[TASK INSTRUCTIONS]
Go through the material below and copy each line where the word "imported" appears.

[DATASET CONTENT]

_ _ _ _ _ _ _

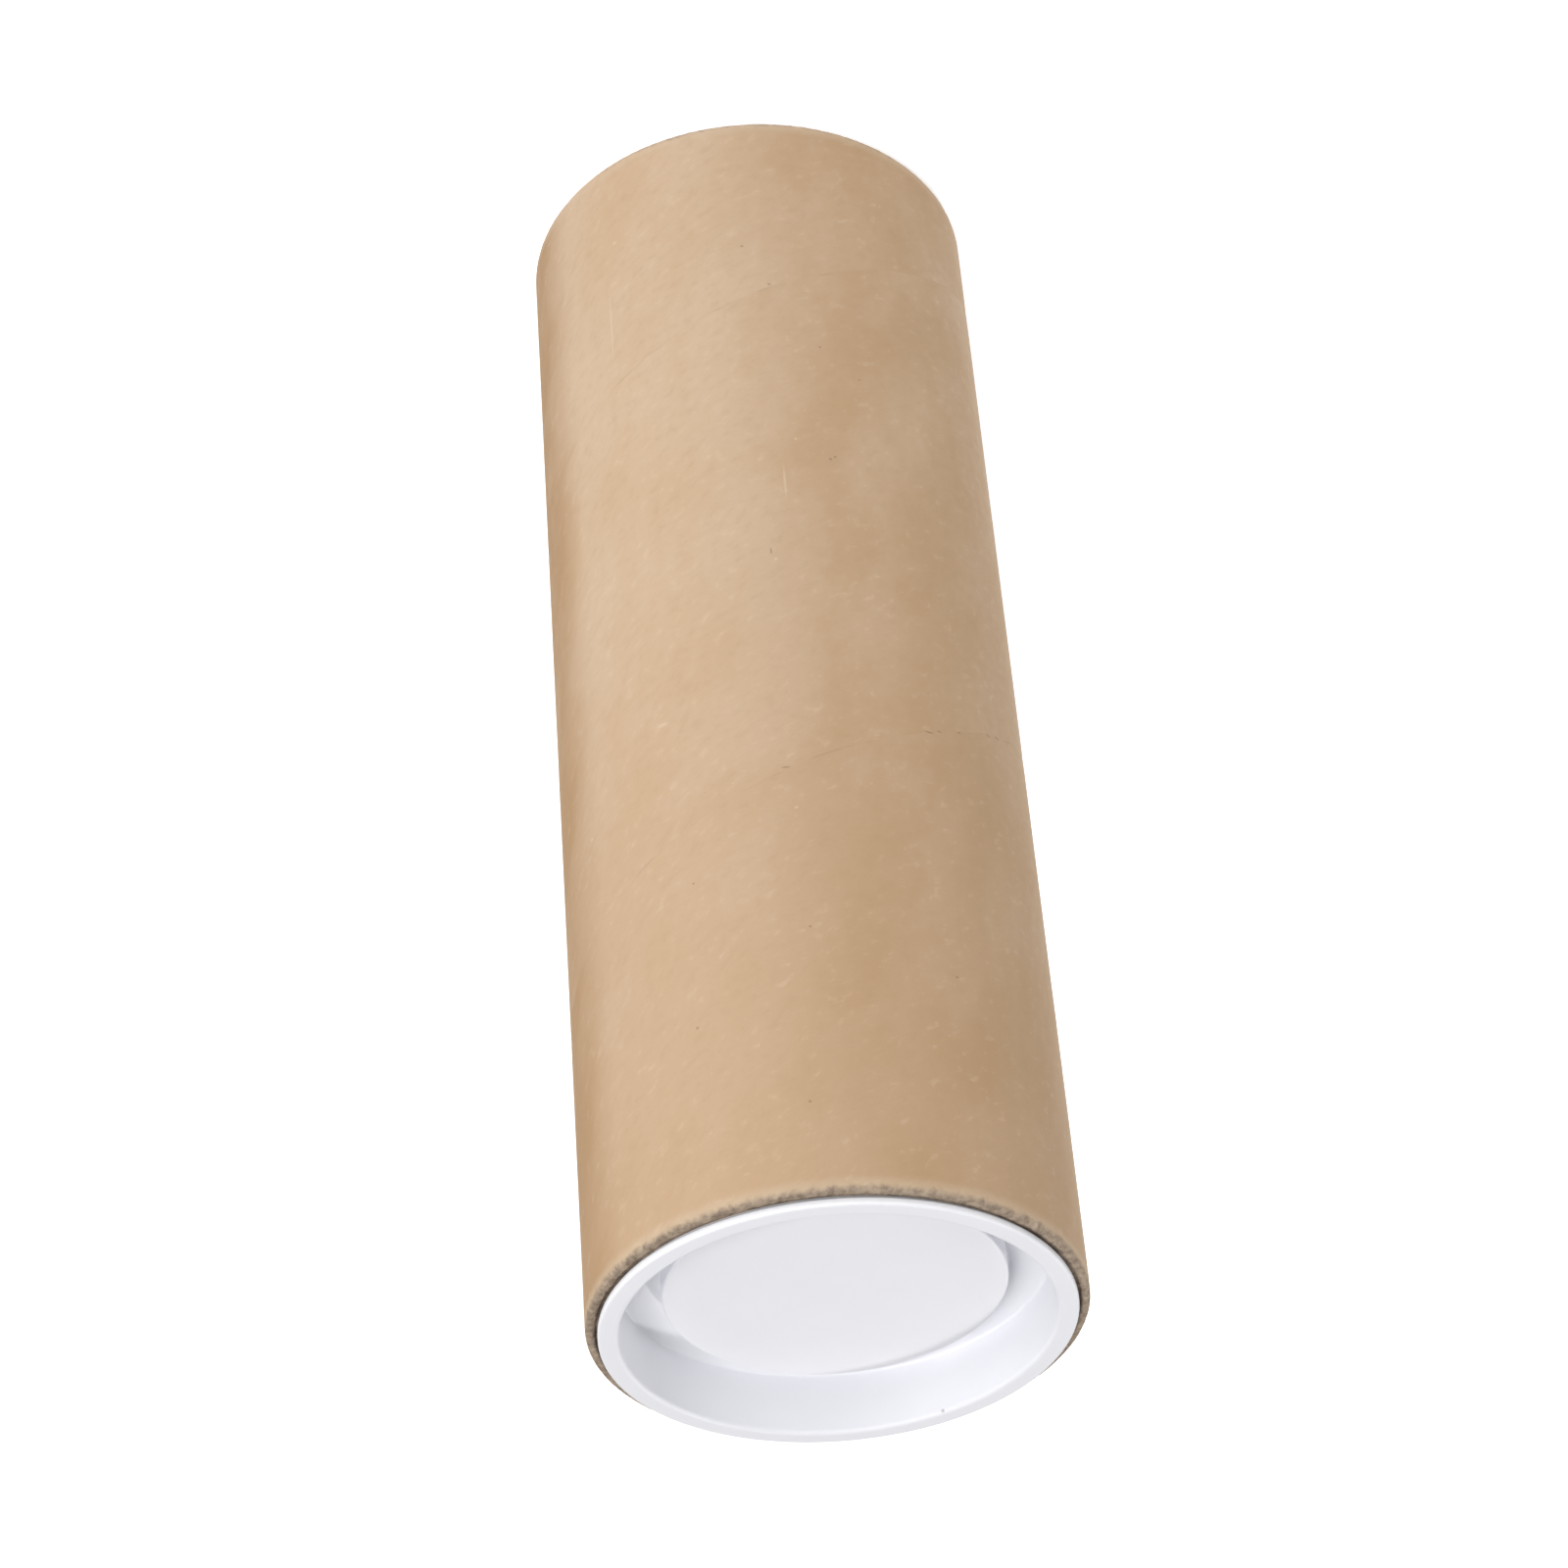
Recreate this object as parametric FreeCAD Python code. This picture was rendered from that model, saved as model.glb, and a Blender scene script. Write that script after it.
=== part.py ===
# A cardboard mailing tube standing on its end, closed by a white plastic plug at each end.
#
# The tube is one spirally wound wall. Each plug is one moulding: a flange that rests on the cut
# end, a skirt that grips the bore, and a stepped web that closes it, with a raised round panel
# inside a trough. Both plugs are the same moulding and pull straight out along the axis.
#
# The wall's wound plies are glued into one solid, and the outermost strip's seam lies flush.
#
# Frame: +Z up the tube's axis, origin in the middle of the surface that the lower plug rests on.
import FreeCAD
import Part
import math
import os

# Tube: wound from kraft strips
BORE_RADIUS = 25.4
WALL = 1.6
TUBE_LENGTH = 152.4
EDGE_ROUND = 0.6

# Plug: flange over the cut end, skirt in the bore
FLANGE_OVERLAP = 0.3
FLANGE_HEIGHT = 0.9
FLANGE_ROUND = 0.4
MOUTH_ROUND = 0.2
PLUG_CLEARANCE = 0.06
PLUG_DEPTH = 16.0
SKIRT_WALL = 1.94
LEAD_IN_LENGTH = 1.5
LEAD_IN_WIDTH = 0.5

# Web that closes the plug: depths are taken from the flange's outer face
TROUGH_DEPTH = 7.3
PANEL_DEPTH = 4.7
TROUGH_WIDTH = 4.8
WEB = 1.4
PANEL_ROUND = 0.5
TROUGH_FILLET = 1.1
INNER_FILLET = 0.4

# Worked out from the values above
TUBE_RADIUS = BORE_RADIUS + WALL
TUBE_BOTTOM = FLANGE_HEIGHT
TUBE_TOP = TUBE_BOTTOM + TUBE_LENGTH
SKIRT_RADIUS = BORE_RADIUS - PLUG_CLEARANCE
SKIRT_BORE = SKIRT_RADIUS - SKIRT_WALL
FLANGE_RADIUS = BORE_RADIUS + FLANGE_OVERLAP
PANEL_RADIUS = SKIRT_BORE - TROUGH_WIDTH

ORIGIN = FreeCAD.Vector(0, 0, 0)
AXIS = FreeCAD.Vector(0, 0, 1)
ACROSS = FreeCAD.Vector(1, 0, 0)


def point(radius, height):
    """A point of a section in the XZ half plane."""
    return FreeCAD.Vector(radius, 0, height)


def rounded_section(corners):
    """A face whose outline runs through corners of (radius, height, rounding), each rounded by an
    arc that touches both of its sides."""
    arcs = []
    for i, (radius, height, rounding) in enumerate(corners):
        here = point(radius, height)
        if not rounding:
            arcs.append((here, None, here))
            continue
        before = (point(*corners[i - 1][:2]) - here).normalize()
        after = (point(*corners[(i + 1) % len(corners)][:2]) - here).normalize()
        half = before.getAngle(after) / 2
        reach = rounding / math.tan(half)
        middle = here + (before + after).normalize() * rounding * (1 / math.sin(half) - 1)
        arcs.append((here + before * reach, middle, here + after * reach))
    edges = []
    for i, (start, middle, end) in enumerate(arcs):
        if middle:
            edges.append(Part.Arc(start, middle, end).toShape())
        edges.append(Part.makeLine(end, arcs[(i + 1) % len(arcs)][0]))
    return Part.Face(Part.Wire(edges))


def turned(corners):
    """A solid turned about the Z axis from a rounded section."""
    solid = rounded_section(corners).revolve(ORIGIN, AXIS, 360)
    return Part.Solid(solid.Shells[0])


def make_tube():
    """The wound wall, with its two cut ends rounded off outside."""
    return turned([
        (BORE_RADIUS, TUBE_BOTTOM, 0),
        (TUBE_RADIUS, TUBE_BOTTOM, EDGE_ROUND),
        (TUBE_RADIUS, TUBE_TOP, EDGE_ROUND),
        (BORE_RADIUS, TUBE_TOP, 0),
    ])


def make_plug():
    """One plug, with the tube's cut end at height 0 and its outer face upwards."""
    face = FLANGE_HEIGHT
    trough = face - TROUGH_DEPTH
    panel = face - PANEL_DEPTH
    return turned([
        (0, panel, 0),
        (PANEL_RADIUS, panel, PANEL_ROUND),
        (PANEL_RADIUS, trough, INNER_FILLET),
        (SKIRT_BORE, trough, TROUGH_FILLET),
        (SKIRT_BORE, face, MOUTH_ROUND),
        (FLANGE_RADIUS, face, FLANGE_ROUND),
        (FLANGE_RADIUS, 0, 0),
        (SKIRT_RADIUS, 0, 0),
        (SKIRT_RADIUS, LEAD_IN_LENGTH - PLUG_DEPTH, 0),
        (SKIRT_RADIUS - LEAD_IN_WIDTH, -PLUG_DEPTH, 0),
        (SKIRT_BORE, -PLUG_DEPTH, 0),
        (SKIRT_BORE, trough - WEB, 0),
        (PANEL_RADIUS - WEB, trough - WEB, 0),
        (PANEL_RADIUS - WEB, panel - WEB, 0),
        (0, panel - WEB, 0),
    ])


def make_top_cap():
    """The plug of the photographed end, its flange on the tube's upper cut end."""
    plug = make_plug()
    plug.translate(AXIS * TUBE_TOP)
    return plug


def make_bottom_cap():
    """The plug that the tube stands on, turned over so that its flange faces down."""
    plug = make_plug()
    plug.rotate(ORIGIN, ACROSS, 180)
    plug.translate(AXIS * TUBE_BOTTOM)
    return plug


def main():
    os.makedirs("parts", exist_ok=True)
    pieces = {
        "tube": make_tube(),
        "top_cap": make_top_cap(),
        "bottom_cap": make_bottom_cap(),
    }
    for name, shape in pieces.items():
        box = shape.optimalBoundingBox(False)
        print(name, "solids", len(shape.Solids), "valid", shape.isValid(),
              "volume", round(shape.Volume, 1), "faces", len(shape.Faces),
              "z", round(box.ZMin, 3), round(box.ZMax, 3), "width", round(box.XLength, 3))
        shape.exportStep("parts/" + name + ".step")


main()
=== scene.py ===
# %% [markdown]
# A cardboard mailing tube stands on its end. White plastic plugs close both ends of it.
# The tube is wound from strips of kraft paper that run round it like a ribbon round a stick, so one
# faint spiral seam shows on its outside. Each plug is a single moulding with a rim, a deep wall and a
# raised round panel in the middle of its floor.
#
# Both shapes are round, so both are made the same way: a section is drawn in radius and height, and
# then carried round the axis. The fine things follow the same two numbers, angle and height.
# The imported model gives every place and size, and nothing here moves it.

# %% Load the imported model
import math

import bpy
import numpy as np
from mathutils import Matrix, Vector


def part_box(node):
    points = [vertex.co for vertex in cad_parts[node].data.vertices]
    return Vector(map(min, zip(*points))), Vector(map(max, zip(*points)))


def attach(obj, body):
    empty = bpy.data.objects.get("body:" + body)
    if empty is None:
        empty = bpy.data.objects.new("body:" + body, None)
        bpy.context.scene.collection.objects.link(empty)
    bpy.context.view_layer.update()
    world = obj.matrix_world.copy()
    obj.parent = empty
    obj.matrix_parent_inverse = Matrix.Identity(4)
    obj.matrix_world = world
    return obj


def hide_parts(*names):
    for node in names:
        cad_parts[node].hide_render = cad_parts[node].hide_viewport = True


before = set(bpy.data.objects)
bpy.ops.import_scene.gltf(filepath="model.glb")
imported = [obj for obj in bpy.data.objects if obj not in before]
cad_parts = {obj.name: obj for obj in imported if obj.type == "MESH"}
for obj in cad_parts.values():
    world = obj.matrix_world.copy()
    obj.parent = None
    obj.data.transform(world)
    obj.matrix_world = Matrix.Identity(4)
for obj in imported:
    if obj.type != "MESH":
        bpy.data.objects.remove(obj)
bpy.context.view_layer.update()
print("packed nodes:", sorted(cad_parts))

# %% [markdown]
# Sizes come first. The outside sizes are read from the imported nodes, so the two models can't drift
# apart. The thin ones, such as a wall or a rounding, are named in millimetres, because that is how a
# maker would say them, and turned into metres where a shape is built.

# %% Read the sizes of the tube and the plugs
MM = 0.001
tube_low, tube_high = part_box("tube")
cap_low, cap_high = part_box("top_cap")

TUBE_RADIUS = tube_high.x / MM
TUBE_BOTTOM = tube_low.z / MM
TUBE_TOP = tube_high.z / MM
WALL = 1.6
BORE_RADIUS = TUBE_RADIUS - WALL

RIM_RADIUS = cap_high.x / MM
RIM_HEIGHT = cap_high.z / MM - TUBE_TOP
PLUG_DEPTH = TUBE_TOP - cap_low.z / MM

SEAM_PITCH = 70.0
SEAM_BELOW_TOP = 60.6
SEAM_TURN = math.radians(-125.6)
print("tube", round(2 * TUBE_RADIUS, 2), "mm across,", round(TUBE_TOP - TUBE_BOTTOM, 2), "mm long")
print("plug rim", round(2 * RIM_RADIUS, 2), "mm across and", round(RIM_HEIGHT, 2), "mm high")

# %% [markdown]
# A turned shape needs a section whose corners are rounded, as no moulded or cut edge is ever quite
# sharp. A corner can be rounded by a Bevel modifier, but then the amount is the same everywhere and the
# middle of a flat face starts to shade like a cushion. Here each corner carries its own radius,
# and each straight run gets a point close to both of its ends, which keeps flat faces looking flat.

# %% Draw a section with rounded corners
ARC_STEPS = 8
GUARD = 0.08


def unit(vectors):
    """Each vector divided by its own length."""
    return vectors / np.linalg.norm(vectors, axis=-1, keepdims=True)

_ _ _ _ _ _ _

[RESPONSE TO THE TASK]
# The imported model gives every place and size, and nothing here moves it.
# %% Load the imported model
imported = [obj for obj in bpy.data.objects if obj not in before]
cad_parts = {obj.name: obj for obj in imported if obj.type == "MESH"}
for obj in imported:
# Sizes come first. The outside sizes are read from the imported nodes, so the two models can't drift